SHORT EXERCISE ::
Of the lines listed below, how many contain the string "piece"? Answer with the number alone.

-- begin --

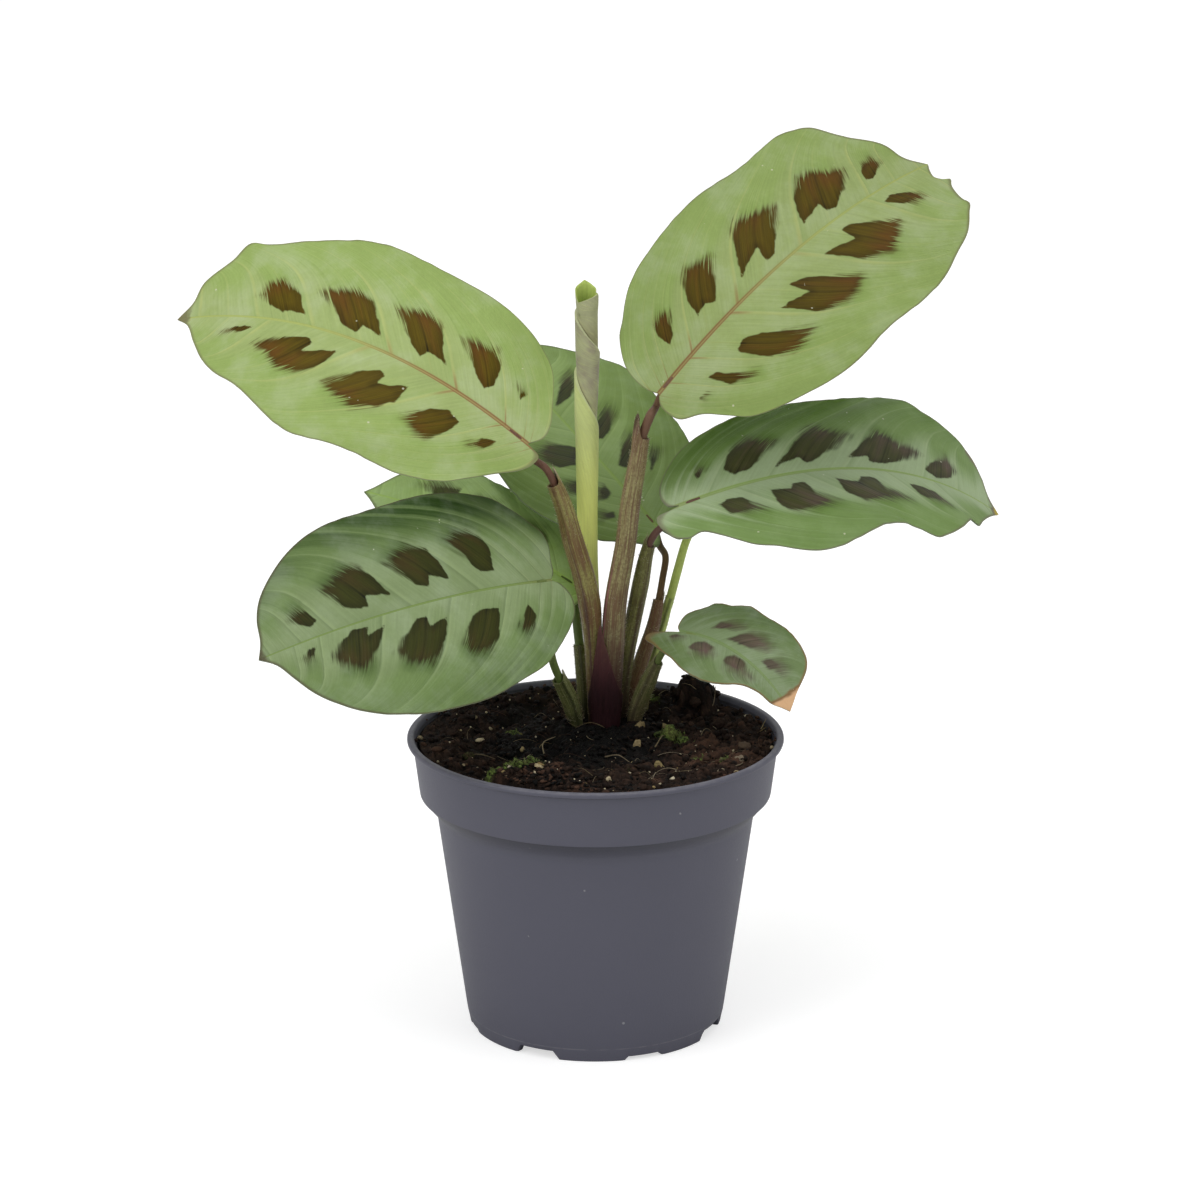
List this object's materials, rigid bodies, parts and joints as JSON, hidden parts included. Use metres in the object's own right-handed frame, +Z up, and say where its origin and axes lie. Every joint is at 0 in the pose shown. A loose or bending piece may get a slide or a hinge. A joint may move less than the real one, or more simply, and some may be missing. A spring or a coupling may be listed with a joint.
{
  "type": "potted prayer plant",
  "caption": "Young prayer plant with oval, dark-blotched leaves on sheathed stalks round a rolled new leaf, in a small round grey nursery pot of soil.",
  "frame": {"origin": "on the pot's axis at the flat centre pad under the pot, level with its feet, on the surface the pot stands on", "axes": "+Z up; -Y is the front, the side the picture was taken from; +X is to the right seen from the front"},
  "size_m": [0.1346, 0.1061, 0.1375],
  "materials": {
    "pot_plastic": "moulded grey polypropylene, satin, finely pitted",
    "potting_soil": "moist dark peat mix, crumbly",
    "leaf_light": "young yellow-green leaf with brown blotches, satin",
    "leaf_dark": "mature green leaf with dark olive blotches, satin",
    "leaf_rolled": "rolled new leaf, smooth",
    "stalk_purple": "fine-haired purple-brown sheath with green streaks",
    "stalk_olive": "olive-brown sheath",
    "stalk_green": "green sheath and stalk"
  },
  "bodies": {
    "root": {"pot": "pot_plastic", "soil": "potting_soil", "upper_left_blade": "leaf_light", "upper_left_stalk": "stalk_purple", "upper_right_blade": "leaf_light", "upper_right_stalk": "stalk_purple", "right_blade": "leaf_dark", "right_stalk": "stalk_olive", "lower_left_blade": "leaf_dark", "lower_left_stalk": "stalk_green", "small_right_blade": "leaf_dark", "small_right_stalk": "stalk_green", "back_centre_blade": "leaf_dark", "back_centre_stalk": "stalk_olive", "back_left_blade": "leaf_dark", "back_left_stalk": "stalk_green", "back_right_blade": "leaf_light", "back_right_stalk": "stalk_green", "rolled_leaf": "leaf_rolled"}
  },
  "joints": []
}
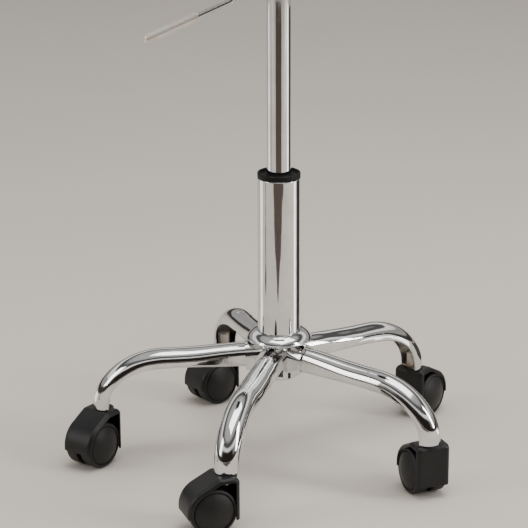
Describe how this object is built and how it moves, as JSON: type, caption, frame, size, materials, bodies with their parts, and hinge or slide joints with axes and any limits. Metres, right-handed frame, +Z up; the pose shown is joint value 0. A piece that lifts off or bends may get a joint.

-- end --

EXPECTED ANSWER ::
2